DARPA officials aren’t sure yet what the finals scenario will include, but it will focus more on disaster response than on trying to save injured people.
“Trying to affect the properties so the disaster doesn’t get worse is part one, trying to save human beings who are hurt or even recover them if they were killed is part two, and part three is how to remediate the disaster and make the site good again for use,” he said. “The DARPA Robotics Challenge is really focused on the first one.”

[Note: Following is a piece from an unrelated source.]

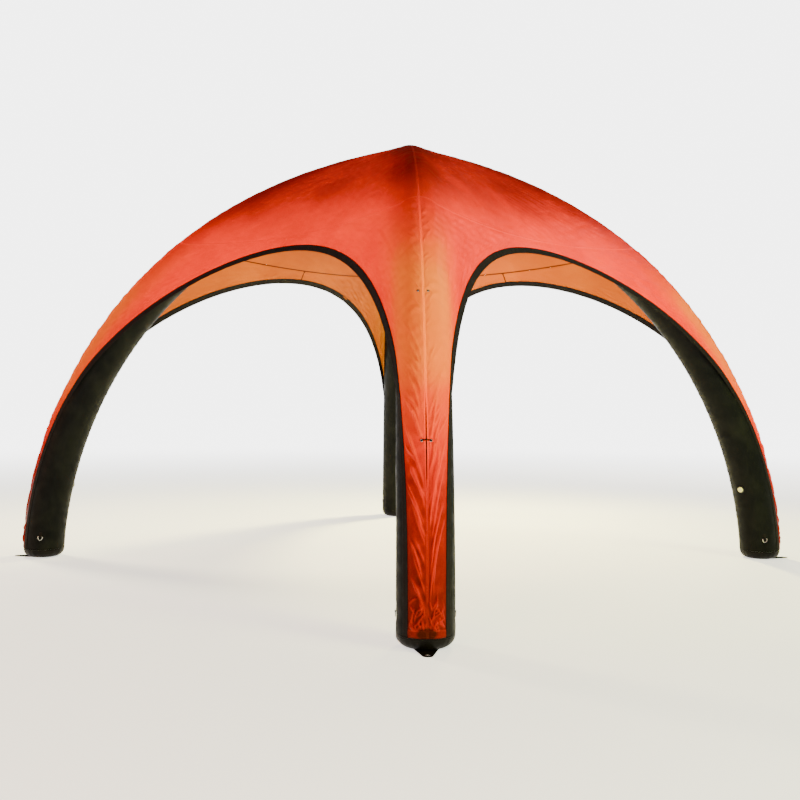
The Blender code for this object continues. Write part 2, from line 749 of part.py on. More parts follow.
def make_valve_cap(leg, frame, material):
    """Cup-shaped cap over the valve's collar."""
    collar, rim = valve_levels()[3:]
    base = collar + GAP
    ceiling = rim + GAP
    roof = ceiling + VALVE_CAP_WALL
    bore = VALVE_COLLAR_RADIUS + VALVE_CAP_CLEARANCE
    chamfer = VALVE_CAP_WALL / 2
    profile = [
        (0.0, ceiling), (bore, ceiling), (bore, base), (VALVE_CAP_RADIUS, base),
        (VALVE_CAP_RADIUS, roof - chamfer), (VALVE_CAP_RADIUS - chamfer, roof), (0.0, roof),
    ]
    return turned("valve_cap_" + leg, profile, frame, material, closed=False)




# Rings, tabs and peg tongues

RING_COLUMN = 4


def ring_bar_offset():
    """Distance of the ring's bar from the sleeve."""
    return GAP + TAB_THICKNESS + TAB_CLEARANCE + RING_WIRE_RADIUS


def ring_frame(leg, side):
    """Frame on the axis of a foot ring's bar."""
    frame = facet_frame(leg, side, RING_COLUMN, RING_HEIGHT, TUBE_RADIUS)
    return frame @ Matrix.Translation((0.0, ring_bar_offset(), 0.0))


def sweep(solid, path, cross_axis, radius, sides):
    """Closed round wire along a flat path whose plane is square to the cross axis."""
    path = np.array(path)
    along = np.roll(path, -1, axis=0) - np.roll(path, 1, axis=0)
    along /= np.linalg.norm(along, axis=1)[:, None]
    second = np.cross(along, cross_axis)
    rings = []
    for i in range(sides):
        turn = 2 * math.pi * i / sides
        rings.append(path + radius * (math.cos(turn) * cross_axis + math.sin(turn) * second))
    grid = solid.add(np.array(rings).transpose(1, 0, 2))
    grid = np.hstack([grid, grid[:, :1]])
    solid.sheet(np.vstack([grid, grid[:1]]))


def make_ring(leg, side, label, material):
    """D-shaped wire ring, hanging from its straight bar."""
    half = RING_WIDTH / 2 - RING_WIRE_RADIUS
    drop = RING_DROP - RING_WIRE_RADIUS
    bar = half * RING_BAR_SHARE
    path = [(-bar, 0.0, 0.0), (bar, 0.0, 0.0)]
    for i in range(BEND_STEPS + 1):
        turn = math.pi * i / BEND_STEPS
        path.append((half * math.cos(turn), 0.0, -drop * max(math.sin(turn), 0.0)))
    solid = Solid()
    sweep(solid, path, np.array([0.0, 1.0, 0.0]), RING_WIRE_RADIUS, WIRE_SIDES)
    return solid.build(f"foot_ring_{leg}_{label}", material, ring_frame(leg, side))


def make_ring_tab(leg, side, label, material):
    """Webbing tab that holds a ring: flat on the sleeve, then folded round the ring's bar."""
    bend = RING_WIRE_RADIUS + TAB_CLEARANCE + TAB_THICKNESS / 2
    turns = [math.pi + TAB_TURN * i / BEND_STEPS for i in range(BEND_STEPS + 1)]
    path = [(-bend, TAB_LENGTH)] + [(bend * math.cos(a), bend * math.sin(a)) for a in turns]
    path = np.array(path)
    along = np.gradient(path, axis=0)
    along /= np.linalg.norm(along, axis=1)[:, None]
    off = np.stack([-along[:, 1], along[:, 0]], axis=-1) * TAB_THICKNESS / 2
    lines = []
    for x, hand in ((-1, -1), (1, -1), (1, 1), (-1, 1)):
        line = path + hand * off
        lines.append(np.column_stack([np.full(len(line), x * TAB_WIDTH / 2), line]))
    solid = Solid()
    grid = solid.add(np.stack(lines, axis=1))
    solid.sheet(np.hstack([grid, grid[:, :1]]))
    solid.fan(grid[0], flip=True)
    solid.fan(grid[-1])
    return solid.build(f"ring_tab_{leg}_{label}", material, ring_frame(leg, side))



def tongue_start():
    """Distance from the foot's centre where the dome is just above the tongue."""
    radius, height = cap_ring(1, 0.0)
    share = (TONGUE_THICKNESS + GAP) / height
    return CAP_FLAT_RADIUS + (radius - CAP_FLAT_RADIUS) * share


def make_tongue(leg, material):
    """Peg tongue that lies on the ground, pointing away from the middle of the tent."""
    middle = TONGUE_REACH - TONGUE_TIP_RADIUS
    facet = 2 * math.pi / RING_SIDES
    apothem = tongue_start() * math.cos(facet / 2)
    half = math.asin(TONGUE_ROOT_WIDTH / 2 / tongue_start())
    inside = [facet * i for i in range(int(half / facet), -int(half / facet) - 1, -1)]
    outline = []
    for turn in [half] + inside + [-half]:
        reach = apothem / math.cos(abs(turn) % facet - facet / 2)
        outline.append((reach * math.cos(turn), reach * math.sin(turn)))
    for i in range(TIP_STEPS + 1):
        turn = TONGUE_TIP_TURN * (2 * i / TIP_STEPS - 1)
        outline.append((middle + TONGUE_TIP_RADIUS * math.cos(turn),
                        TONGUE_TIP_RADIUS * math.sin(turn)))
    solid = Solid()
    rows = [[(x, y, z) for x, y in outline] for z in (0.0, TONGUE_THICKNESS)]
    grid = solid.add(np.array(rows))
    solid.sheet(np.hstack([grid, grid[:, :1]]))
    solid.fan(grid[0], flip=True)
    solid.fan(grid[1])
    frame = foot_frame(leg)
    tongue = solid.build("peg_tongue_" + leg, material, frame)
    cut(tongue, frame @ Matrix.Translation((middle, 0.0, 0.0)), PEG_HOLE_RADIUS,
        4 * TONGUE_THICKNESS)
    return tongue


def foot_frame(leg):
    """Frame on the ground at a foot's centre, with X pointing outwards."""
    angle = math.radians(LEGS[leg])
    place = leg_to_world(np.array([FOOT_RADIUS, 0.0, 0.0]), leg)
    return Matrix.Translation(place) @ Matrix.Rotation(angle, 4, "Z")







def main():
    """Builds every piece of the tent."""
    for thing in list(bpy.data.objects):
        bpy.data.objects.remove(thing, do_unlink=True)
    black = make_material("black_sleeve_cloth", (0.012, 0.013, 0.012), 0.72)
    coated = make_material("black_coated_cloth", (0.010, 0.010, 0.010), 0.55)
    clear = make_material("clear_film", (0.62, 0.66, 0.66), 0.25)
    orange = make_material("orange_roof_cloth", (0.78, 0.115, 0.035), 0.62)
    webbing = make_material("black_webbing", (0.016, 0.015, 0.016), 0.8)
    cap_plastic = make_material("pale_yellow_plastic", (0.66, 0.64, 0.22), 0.4)
    body_plastic = make_material("black_plastic", (0.015, 0.015, 0.015), 0.45)
    steel = make_material("bright_steel", (0.62, 0.62, 0.60), 0.28, 1.0)

    for leg in LEGS:
        valve_frame = upright(facet_frame(leg, -1, VALVE_COLUMN, VALVE_HEIGHT, TUBE_RADIUS))
        sleeve = make_sleeve(leg, black)
        bladder = make_bladder(leg, clear)
        depth = 4 * (SLEEVE_WALL + BLADDER_WALL + GAP)
        for wall in (sleeve, bladder):
            cut(wall, valve_frame, VALVE_NECK_RADIUS + VALVE_HOLE_CLEARANCE, depth)
        make_foot_cap(leg, coated)
        make_valve_body(leg, valve_frame, body_plastic)
        make_valve_cap(leg, valve_frame, cap_plastic)
        make_valve_pin(leg, valve_frame, steel)
        for side, label in ((1, "left"), (-1, "right")):
            make_ring(leg, side, label, steel)
            make_ring_tab(leg, side, label, webbing)
        make_tongue(leg, webbing)
    for side_name, (_, right_leg, left_leg) in SIDES.items():
        make_top(side_name, orange)
        make_strip(side_name, left_leg, 1, orange)
        make_strip(side_name, right_leg, -1, orange)
        make_binding(side_name, webbing)


main()
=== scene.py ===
"""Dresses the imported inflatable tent: cloth roof, air legs, webbing, rings and valves."""

import logging
import math
from dataclasses import dataclass, field
from enum import Enum
from typing import Callable, Iterable, Sequence

import bpy
import numpy as np
from mathutils import Matrix


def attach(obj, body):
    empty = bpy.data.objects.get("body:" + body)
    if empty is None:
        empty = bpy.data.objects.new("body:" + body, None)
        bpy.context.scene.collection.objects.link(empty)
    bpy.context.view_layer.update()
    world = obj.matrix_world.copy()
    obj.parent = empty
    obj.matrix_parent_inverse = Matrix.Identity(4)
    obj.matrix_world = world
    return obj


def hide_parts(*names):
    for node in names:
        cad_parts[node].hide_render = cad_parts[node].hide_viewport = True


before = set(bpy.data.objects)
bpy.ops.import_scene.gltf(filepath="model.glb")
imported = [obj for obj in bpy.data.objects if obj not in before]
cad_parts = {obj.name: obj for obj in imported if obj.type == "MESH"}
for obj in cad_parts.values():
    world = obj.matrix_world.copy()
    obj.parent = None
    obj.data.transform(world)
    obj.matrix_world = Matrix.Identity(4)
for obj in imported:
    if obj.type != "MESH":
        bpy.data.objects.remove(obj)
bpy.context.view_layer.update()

LOG = logging.getLogger("tent")
Colour = tuple[float, float, float, float]
Socket = bpy.types.NodeSocket
Links = Sequence[object] | dict[str | int, object]
SMOOTHLY = {"interpolation_type": "SMOOTHSTEP"}

# Direction of each leg from the middle, in degrees.
LEGS = {"southeast": -45.0, "northeast": 45.0, "northwest": 135.0, "southwest": 225.0}
# Direction of each side, and the legs at its two ends.
SIDES = {
    "south": (-90.0, "southwest", "southeast"),
    "east": (0.0, "southeast", "northeast"),
    "north": (90.0, "northeast", "northwest"),
    "west": (180.0, "northwest", "southwest"),
}
BODY = "tent"
MM = 0.001
# Room that touching meshes keep.
GAP = 0.0003
# Distance to a seam or an edge where there is none near.
FAR = 9.0
# Steps that settle a crossing to well below a micrometre.
HALVINGS = 50


class Held(Enum):
    """How a sheet of cloth is held."""

    STRETCHED = "stretched"


class Slot(Enum):
    """Material slots."""

    ROOF = "roof_cloth"
    SLEEVE = "sleeve_cloth"
    FOOT = "foot_cloth"
    FILM = "air_film"
    WEBBING = "webbing"
    BLACK = "valve_black"
    YELLOW = "valve_yellow"
    STEEL = "steel"


def smooth(value: np.ndarray, low: float, high: float) -> np.ndarray:
    """Rises smoothly from 0 at low to 1 at high."""
    share = np.clip((np.asarray(value, float) - low) / (high - low), 0.0, 1.0)
    return share * share * (3 - 2 * share)


def unit(vectors: np.ndarray) -> np.ndarray:
    """The same vectors at length one."""
    length = np.linalg.norm(vectors, axis=-1, keepdims=True)
    return vectors / np.maximum(length, 1e-12)


def running(points: np.ndarray) -> np.ndarray:
    """Distance along a line of points from its first one."""
    steps = np.linalg.norm(np.diff(points, axis=0), axis=1)
    return np.concatenate([[0.0], np.cumsum(steps)])


def running_rows(points: np.ndarray) -> np.ndarray:
    """Distance along each row of a grid of points from the row's first one."""
    steps = np.diff(points, axis=1, prepend=points[:, :1])
    return np.cumsum(np.linalg.norm(steps, axis=2), axis=1)


def solve(function: Callable, low: np.ndarray, high: np.ndarray) -> np.ndarray:
    """Finds where a rising function crosses zero, by halving.

    Args:
        function: takes an array and gives an array of the same length.
        low: start of each bracket.
        high: end of each bracket.

    Returns:
        The crossing of each bracket.
    """
    low, high = np.array(low, float), np.array(high, float)
    for _ in range(HALVINGS):
        middle = (low + high) / 2
        under = function(middle) < 0
        low = np.where(under, middle, low)
        high = np.where(under, high, middle)
    return (low + high) / 2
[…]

Pratt said DARPA expects roughly a dozen teams to participate in the finals, including the top eight teams from the December trials that are in contract negotiations with DARPA to receive $1 million for development this year, and other teams from around the world that will fund their own software development.
After the finals, when the winner walks away with $2 million, the technology still won’t be quite ready for commercialization.
“The technology will be ready for commercialization if a market can be found in the commercial world for it,” Pratt said. “What many people don’t realize is that the defense market is a very small fraction of the size of the commercial market.”
He added, “After we show the feasibility of things, after we provide the spark to start it, then we need to enter a phase where the costs get driven down. And the commercial world typically is very, very good for that.”